In Bahía Honda, a lusher, more forested landscape than the parched hills of Azuero, which receives 50 percent less rain, Mr. Wishnie is working with Ms. Lin and Mr. Wolf to plant shade-loving cacao, as well as vanilla, which is actually an orchid vine. Both are native to Panama.

"If Prorena can prove that these cash crops can be grown, which require forested areas, then they can prove that the local farmers can make money without cutting down trees," Ms. Lin said.

Ms. Lin, in turn, is designing a field station and greenhouse, pro bono, for Prorena, on land donated by Mr. Diaz Espino.

Ms. von Gal and Mr. Wishnie are also part of a private corporation founded by ecologically-minded friends that recently bought 200 acres of eroded pastureland. The group will plant trees and build a small number of eco-sensitive houses. The friends named the corporation and the land Madroño, after a native tree.

Because Panama is now a big market for second homes for foreigners, they will plant hardwoods to beautify the landscape and improve the habitat for birds and other wildlife, not to mention improve real estate values.

All this talk is a long way from Southampton. Though up on the highest hill in Playa Venado, Ms. von Gal's cellphone started ringing. It was an assistant from Calvin Klein's office. How are they going to plant those trees on the roof?

Last spring Ms. von Gal began to edit the landscape severely around Mr. Klein's 72-room castle on the Atlantic Ocean in Southampton. Known for her spare plantings, she likes to tell her clients that "the obvious obscures the obvious." Why plant a tree tutu of impatiens, for example, around a magnificent oak?

Mr.
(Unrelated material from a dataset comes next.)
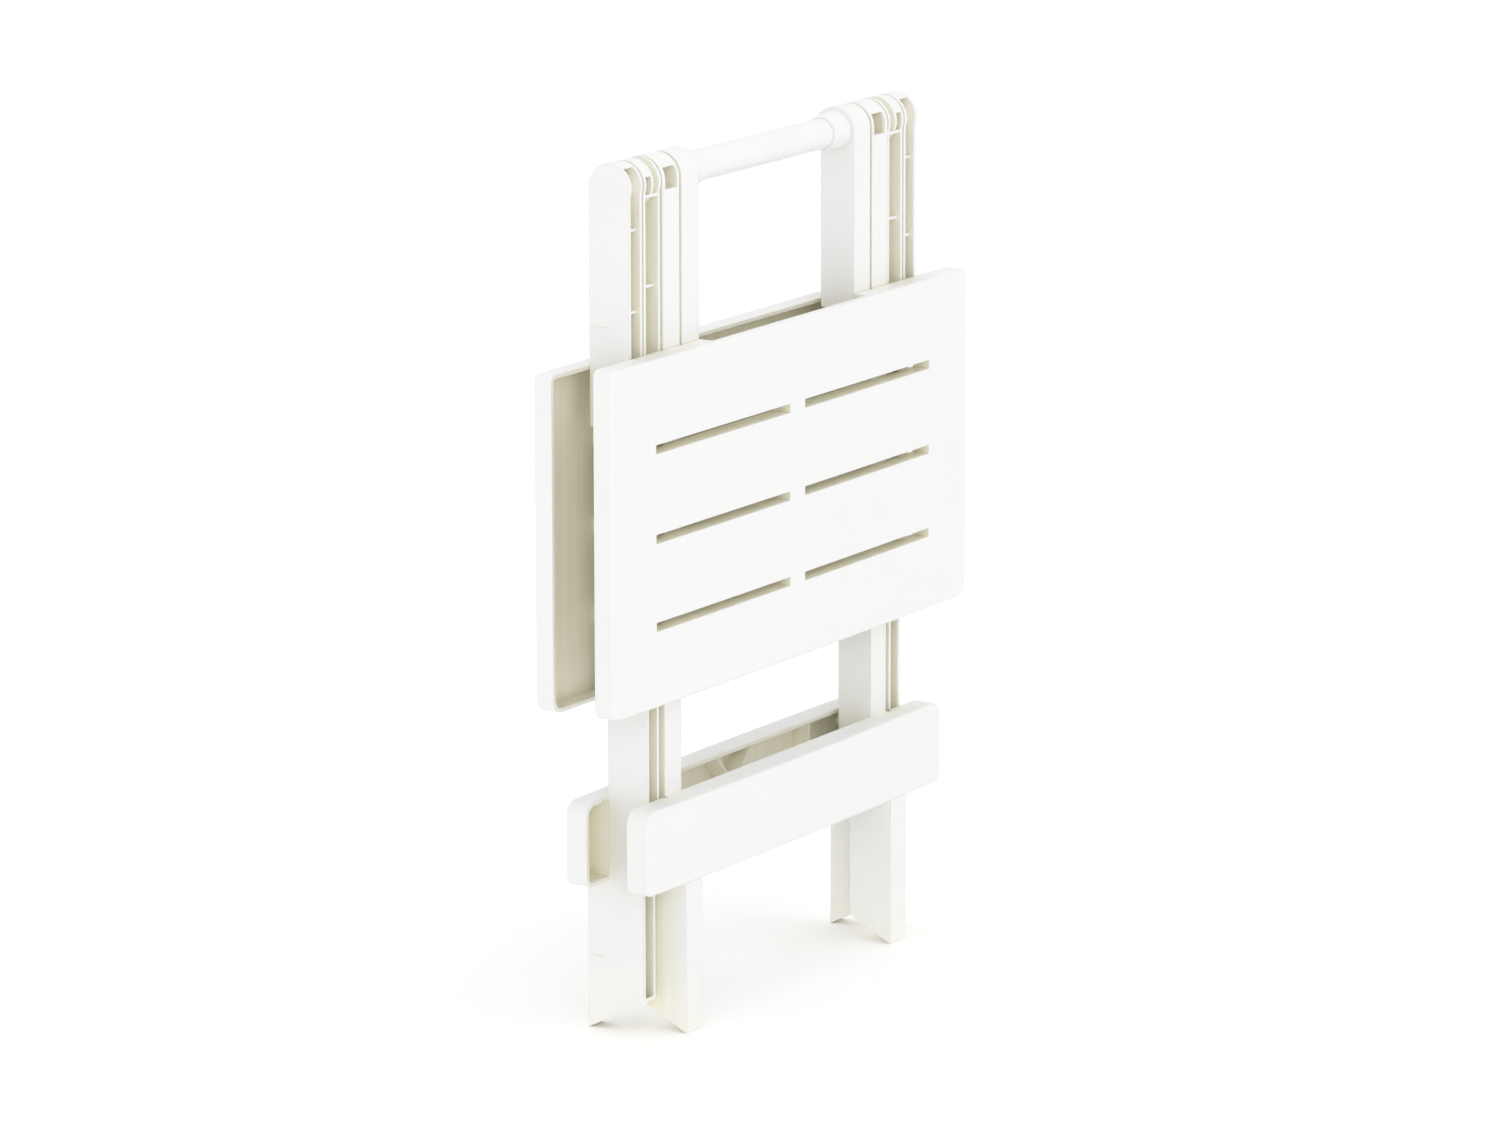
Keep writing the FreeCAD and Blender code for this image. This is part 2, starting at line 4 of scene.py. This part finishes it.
import bmesh
import bpy
from mathutils import Matrix, Vector


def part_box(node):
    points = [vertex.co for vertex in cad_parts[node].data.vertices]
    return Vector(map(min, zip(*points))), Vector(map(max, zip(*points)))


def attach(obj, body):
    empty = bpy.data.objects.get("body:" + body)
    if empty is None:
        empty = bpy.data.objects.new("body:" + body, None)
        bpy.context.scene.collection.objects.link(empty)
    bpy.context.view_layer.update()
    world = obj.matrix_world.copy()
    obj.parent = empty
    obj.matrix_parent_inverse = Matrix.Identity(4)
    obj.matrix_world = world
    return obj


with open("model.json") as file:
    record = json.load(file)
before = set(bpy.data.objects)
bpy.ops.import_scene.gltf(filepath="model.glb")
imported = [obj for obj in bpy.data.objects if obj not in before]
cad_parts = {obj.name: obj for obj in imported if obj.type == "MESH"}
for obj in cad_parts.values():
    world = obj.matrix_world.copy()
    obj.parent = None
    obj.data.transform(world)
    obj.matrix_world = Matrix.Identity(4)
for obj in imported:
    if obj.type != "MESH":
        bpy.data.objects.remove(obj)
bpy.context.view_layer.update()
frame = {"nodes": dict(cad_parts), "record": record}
scene = bpy.context.scene
nodes = frame["nodes"]

# ---------------------------------------------------------------- view and light sizes
CAMERA_AZIMUTH = -57.59      # degrees, 0 looks along +Y
CAMERA_ELEVATION = 12.58
CAMERA_ROLL = -0.08
CAMERA_DISTANCE = 4.660      # metres
CAMERA_TARGET = Vector((-0.0097, 0.0, 0.2814))
LENS = 172.7                 # millimetres on a 36 mm sensor

WHITE = (0.830, 0.831, 0.826)
SHADE = (0.95, 0.92, 0.76)   # painted shade: warm tone painted on the plastic deep inside a channel, where light falls off
PIN_WHITE = (0.80, 0.79, 0.74)
ZINC_DARK, ZINC_PALE = (0.50, 0.50, 0.49), (0.68, 0.68, 0.69)
RECESS_REACH = 0.120         # metres over which a surface looks for shelter, for the painted recess shade
RECESS_SPAN = (0.16, 0.72)   # openness at which plastic is fully painted warm shade, and at which it is fully white
EDGE_ROUNDING = 0.0006
RIPPLE_HEIGHT = 0.0006
GRAIN_HEIGHT = 0.00006


# ---------------------------------------------------------------- materials
class Graph:
    """Small helper that adds and links shader nodes."""

    def __init__(self, name):
        self.material = bpy.data.materials.new(name)
        self.material.use_nodes = True
        self.tree = self.material.node_tree
        self.shader = self.tree.nodes["Principled BSDF"]

    def add(self, kind, links=(), **values):
        node = self.tree.nodes.new(kind)
        for key, value in values.items():
            setattr(node, key, value)
        self.feed(node, links)
        return node

    def feed(self, node, links):
        """Link each socket to its source, or set its constant."""
        for socket, value in links:
            if isinstance(value, bpy.types.NodeSocket):
                self.tree.links.new(value, node.inputs[socket])
            else:
                node.inputs[socket].default_value = value

    def link(self, source, socket):
        self.tree.links.new(source, self.shader.inputs[socket])

    def noise(self, scale, detail=2.0, stretch=(1, 1, 1), roughness=0.5):
        where = self.add("ShaderNodeTexCoord")
        spread = self.add("ShaderNodeMapping", [("Vector", where.outputs["Object"]),
                                                ("Scale", stretch)])
        return self.add("ShaderNodeTexNoise", [("Vector", spread.outputs[0]), ("Scale", scale),
                                               ("Detail", detail), ("Roughness", roughness)])

    def span(self, value, low, high, to_low, to_high):
        node = self.add("ShaderNodeMapRange", [(0, value), (1, low), (2, high),
                                               (3, to_low), (4, to_high)])
        return node.outputs[0]

    def math(self, operation, a, b):
        return self.add("ShaderNodeMath", [(0, a), (1, b)], operation=operation).outputs[0]

    def blend(self, factor, a, b):
        node = self.add("ShaderNodeMix", data_type="RGBA")
        self.feed(node, ((0, factor), (6, a), (7, b)))
        return node.outputs[2]


def rgba(colour, gain=1.0):
    return tuple(channel * gain for channel in colour) + (1.0,)


def moulded_plastic(name, roughness, white=WHITE, edge=EDGE_ROUNDING):
    """White injection-moulded plastic: satin skin, draw marks, and painted warm shade in
    recesses and between parts.
    """
    g = Graph(name)
    # painted shade: an ambient-occlusion mask warms and darkens the plastic in recesses and
    # between parts, where shade falls
    hollow = g.add("ShaderNodeAmbientOcclusion", [("Distance", RECESS_REACH)], samples=12)
    open_air = g.span(hollow.outputs["AO"], *RECESS_SPAN, 0.0, 1.0)
    # draw marks: streaks along the height; they shift and vary the painted recess shade, so they
    # show only where it does
    draw = g.noise(150.0, 3.0, (1.0, 1.0, 0.035))
    marks = g.span(draw.outputs[0], 0.3, 0.7, -0.02, 0.10)
    factor = g.math("ADD", open_air, marks)
    # the painted shade colour, streaked by the draw marks
    painted_shade = g.blend(g.span(draw.outputs[0], 0.35, 0.65, 0.0, 1.0),
                     rgba(SHADE, 0.96), rgba(SHADE, 1.04))
    cloud = g.noise(14.0, 3.0)
    outside = g.blend(g.span(cloud.outputs[0], 0.3, 0.7, 0.0, 1.0),
                      rgba(white, 0.985), rgba(white))
    clamp = g.add("ShaderNodeClamp", [(0, factor)])
    g.link(g.blend(clamp.outputs[0], painted_shade, outside), "Base Color")

    patches = g.noise(55.0, 4.0)
    g.link(g.span(patches.outputs[0], 0.3, 0.7, roughness - 0.05, roughness + 0.07), "Roughness")
    g.shader.inputs["Specular IOR Level"].default_value = 0.42
    g.shader.inputs["IOR"].default_value = 1.49

    rounded = g.add("ShaderNodeBevel", [("Radius", edge)], samples=6)
    skin = g.noise(1500.0, 2.0)
    ripple = g.noise(38.0, 2.0)
    flow = g.add("ShaderNodeBump", [("Strength", 0.25), ("Distance", RIPPLE_HEIGHT),
                                    ("Height", ripple.outputs[0]),
                                    ("Normal", rounded.outputs[0])])
    fine = g.add("ShaderNodeBump", [("Strength", 0.22), ("Distance", GRAIN_HEIGHT),
                                    ("Height", skin.outputs[0]),
                                    ("Normal", flow.outputs[0])])
    g.link(fine.outputs[0], "Normal")
    return g.material


def zinc(name):
    """Zinc-plated screw steel with a fine brushed grain."""
    g = Graph(name)
    grain = g.noise(900.0, 4.0, (1.0, 0.08, 1.0))
    g.link(g.blend(g.span(grain.outputs[0], 0.3, 0.7, 0.0, 1.0),
                   rgba(ZINC_DARK), rgba(ZINC_PALE)), "Base Color")
    g.shader.inputs["Metallic"].default_value = 1.0
    g.link(g.span(grain.outputs[0], 0.3, 0.7, 0.26, 0.44), "Roughness")
    return g.material


finishes = {
    "top_plastic": moulded_plastic("top_plastic", roughness=0.40),
    "frame_plastic": moulded_plastic("frame_plastic", roughness=0.44),
    "handle_plastic": moulded_plastic("handle_plastic", roughness=0.38, edge=0.0010),
    "pin_plastic": moulded_plastic("pin_plastic", white=PIN_WHITE, roughness=0.48),
    "screw_steel": zinc("screw_steel"),
}
slot_of = {piece["node"]: piece["material_slot"] for piece in frame["record"]["subparts"]}


def dress(obj, slot):
    obj.data.materials.clear()
    obj.data.materials.append(finishes[slot])


for name, node in nodes.items():
    dress(node, slot_of[name])


# ---------------------------------------------------------------- moulded details
def new_mesh(name, bm, body, slot):
    mesh = bpy.data.meshes.new(name)
    bmesh.ops.recalc_face_normals(bm, faces=bm.faces)
    bm.to_mesh(mesh)
    bm.free()
    for polygon in mesh.polygons:
        polygon.use_smooth = True
    obj = bpy.data.objects.new(name, mesh)
    scene.collection.objects.link(obj)
    dress(obj, slot)
    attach(obj, body)
    return obj


def ridge(name, centre, along, out, length, width, height, body, slot):
    """Low moulded ridge with round ends, standing out of a face.

    along and out are unit directions: the ridge's length, and away from the face.
    """
    along, out = Vector(along), Vector(out)
    side = along.cross(out)
    turns = 10
    outline = []
    for end in (1, -1):
        for step in range(turns + 1):
            angle = math.pi * (step / turns - 0.5)
            outline.append((end * (length / 2 - width / 2 + width / 2 * math.cos(angle)),
                            end * width / 2 * math.sin(angle)))
    bm = bmesh.new()
    rings = []
    for inset, lift in ((0.0, -0.0002), (0.0, height * 0.45), (0.22, height * 0.85),
                        (0.5, height)):
        ring = []
        for a, s in outline:
            reach = 1 - inset * width / max(length, width)
            point = (Vector(centre) + along * a * reach + side * s * (1 - inset)
                     + out * lift)
            ring.append(bm.verts.new(point))
        rings.append(ring)
    for low, high in zip(rings, rings[1:]):
        for i in range(len(low)):
            j = (i + 1) % len(low)
            bm.faces.new((low[i], low[j], high[j], high[i]))
    bm.faces.new(rings[-1])
    bm.faces.new(list(reversed(rings[0])))
    return new_mesh(name, bm, body, slot)


TICK_LENGTH, TICK_WIDTH, TICK_HEIGHT = 0.0124, 0.0014, 0.0008
TICK_EDGE_GAP, FOOT_TICK_EDGE_GAP = 0.0006, 0.0010   # from a tick's end to the leg's back edge
UPPER_TICK_Z, FOOT_TICK_Z = 0.4625, 0.0480
FOOT_STEP = 0.0182           # how far the lower leg is set in from the upper one
for side, sign in (("left", -1), ("right", 1)):
    low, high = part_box("back_leg_" + side)
    outer_x = max(abs(low.x), abs(high.x))
    web_y = -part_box("back_arm_" + side)[0].y     # the leg's back face above the stretcher
    for name, x, y, z in (
            ("leg_tick_", outer_x, web_y - TICK_EDGE_GAP, UPPER_TICK_Z),
            ("foot_tick_", outer_x - FOOT_STEP, high.y - FOOT_TICK_EDGE_GAP, FOOT_TICK_Z)):
        ridge(name + side, (sign * x, y - TICK_LENGTH / 2, z), (0, 1, 0), (sign, 0, 0),
              TICK_LENGTH, TICK_WIDTH, TICK_HEIGHT, "back_legs", "frame_plastic")


# ---------------------------------------------------------------- floor, light, camera
FLOOR_HALF = 14.0            # metres
FLOOR_DIM, FLOOR_PALE = (0.985, 0.985, 0.985), (1.0, 1.0, 1.0)
WORLD_STRENGTH = 1.0
LIGHT_AIM = (0, 0, 0.28)
LIGHTS = (                   # name, place, size in metres, watts
    ("top", (0.3, -0.6, 3.0), (3.4, 3.4), 9.0),
    ("front", (1.4, -3.2, 1.4), (2.4, 2.0), 5.0),
    ("side", (-2.9, -1.9, 1.2), (2.0, 2.0), 11.0),
)


def floor():
    bm = bmesh.new()
    bmesh.ops.create_grid(bm, x_segments=8, y_segments=8, size=FLOOR_HALF)
    mesh = bpy.data.meshes.new("floor")
    bm.to_mesh(mesh)
    bm.free()
    obj = bpy.data.objects.new("floor", mesh)
    scene.collection.objects.link(obj)
    g = Graph("floor")
    haze = g.noise(2.0, 2.0)
    g.link(g.blend(haze.outputs[0], rgba(FLOOR_DIM), rgba(FLOOR_PALE)), "Base Color")
    g.shader.inputs["Roughness"].default_value = 0.9
    g.shader.inputs["Specular IOR Level"].default_value = 0.1
    obj.data.materials.append(g.material)


def soft_light(name, place, size, power):
    data = bpy.data.lights.new(name, "AREA")
    data.shape = "RECTANGLE"
    data.size, data.size_y = size
    data.energy = power
    obj = bpy.data.objects.new(name, data)
    obj.location = place
    obj.rotation_mode = "QUATERNION"
    obj.rotation_quaternion = (Vector(LIGHT_AIM) - Vector(place)).to_track_quat("-Z", "Y")
    scene.collection.objects.link(obj)


def camera():
    az, el = math.radians(CAMERA_AZIMUTH), math.radians(CAMERA_ELEVATION)
    roll = math.radians(CAMERA_ROLL)
    back = Vector((math.sin(az) * math.cos(el), -math.cos(az) * math.cos(el), math.sin(el)))
    right = Vector((math.cos(az), math.sin(az), 0))
    up = back.cross(right)
    across = right * math.cos(roll) + up * math.sin(roll)
    upward = up * math.cos(roll) - right * math.sin(roll)
    data = bpy.data.cameras.new("camera")
    data.sensor_width = 36.0
    data.lens = LENS
    data.clip_end = 100.0
    obj = bpy.data.objects.new("camera", data)
    turn = Matrix((across, upward, back)).transposed().to_4x4()
    obj.matrix_world = Matrix.Translation(CAMERA_TARGET + back * CAMERA_DISTANCE) @ turn
    scene.collection.objects.link(obj)
    scene.camera = obj


floor()
world = bpy.data.worlds.new("studio")
world.use_nodes = True
background = world.node_tree.nodes["Background"]
background.inputs["Color"].default_value = (1, 1, 1, 1)
background.inputs["Strength"].default_value = WORLD_STRENGTH
scene.world = world
for light in LIGHTS:
    soft_light(*light)
camera()
scene.view_settings.view_transform = "Standard"
scene.view_settings.look = "None"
Klein had an overdose of obvious. "Oh my gosh," she said. "Foo dogs, shark tanks, cascading waterfalls with weeping plants." She got rid of them all, and the tennis court, too. She brought in tons of sand and created artificial dunes behind the real ones, and rolled them right up to the front door. On the other side, facing Shinnecock Bay, she planted red fescue and bayberry and pine. She used massive stones, already there, to make a staircase to the door on the bay side.

"But it's mostly buried," she said. "Very minimal. Calvin style. Grass will grow in the cracks."

But, really, she said, "I just want to be here." And here means Panama. In the evenings she can hear the howler monkeys and watch their young swinging from one branch to another.

Panamanians are like Americans in that many of them do not appreciate the native trees. "And they're afraid of bugs," she said one evening, standing by an old ficus, or fig tree, full of iguanas on the museum site. "They don't stray off the path."

She hopes to change that by planting trees, shrubs and grasses that will grow so happily in this park that people will want to plant them in their yards, as little habitats for the birds and the butterflies they will see here.

That evening, as an ocean liner in the hazy Pacific headed north toward the entrance of the canal, she pointed out the cecropia trees growing like weeds along the water. Farmers like to cut these down, too.

"Look at the silhouettes their leaves cast on the ground," she said, looking down and then up, at the lobed leaves, held aloft like parasols. "These are some of my Dr. Seuss plants. I want a whole grove of them here."

She pictures poroporo, with bright yellow flowers, growing by the entrance to the museum. And near the old ficus, she will plant big natives, like ceiba, with its buttressed trunks, and quipo, whose broad branches, high in the sky, cradle the giant harpy eagle and her young.

She wants to recruit docents from the local garden clubs to tell the stories of these trees and beloved herbs, like limoncello, or lemon grass, an Asian grass used in soups and teas. And she imagines a walkway going right into the canopy of the giant fig tree, which belongs to a genus that stars in the museum of biodiversity.

She turned toward the skyline of Panama City, rising to the north, the freighters moving silently on the horizon to the south, and said, "How am I ever going to go back to Mrs. So-and-So's petunias after all this?"